Klitmøller, a village on the Denmark’s west coast. Marc Najera.

However, technological development and the digitization of rural areas are opening new doors to the non-traditional labor market. It has enabled new forms of business, and many feared decentralized employment opportunities. “It can shift the familiar boundaries between countryside and city. We are facing a technological break”, explains the chairman of the Rural Joint Council (Landdistrikternes Fællesråd), Steffen Damsgaard, in an article regarding digitization. The Danish rural municipalities have a completely unique opportunity to take advantage of the fact that they “can offer offices with sea views at a fraction of the price that can be found in the big cities”.

“The youth does not give the same importance to the ‘American dream’ as previous generations”

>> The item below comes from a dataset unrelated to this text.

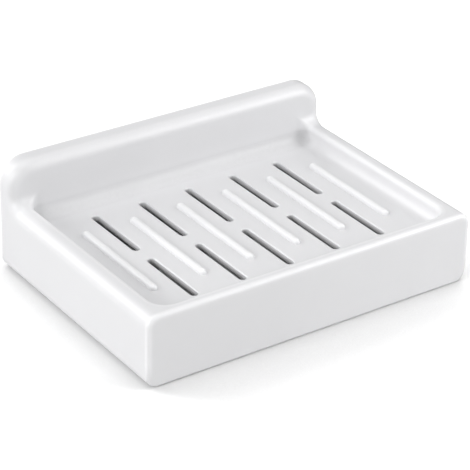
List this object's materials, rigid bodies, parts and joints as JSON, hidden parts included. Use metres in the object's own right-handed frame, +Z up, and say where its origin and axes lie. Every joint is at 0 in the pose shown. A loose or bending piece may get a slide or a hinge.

– Emilie Louise de la Rosa, psychology student

This is precisely the other trigger for the preference for non-urban areas. The price of housing and life in general in big cities is driving out young people who don’t see their life expectations realized. “I think it is easier for the people to build a proper house outside Aarhus or Copenhagen, because you cannot afford that or because you don’t have enough space in the city center”, explains Emilie Louise.

Nevertheless, she explains that youth does not give the same importance to the ‘American dream’ as previous generations have given to it. “It is perhaps for this reason that people no longer see the city as an area in which to enrich themselves and ascend socially. It is no longer the well of opportunities that our parents or grandparents conceived”.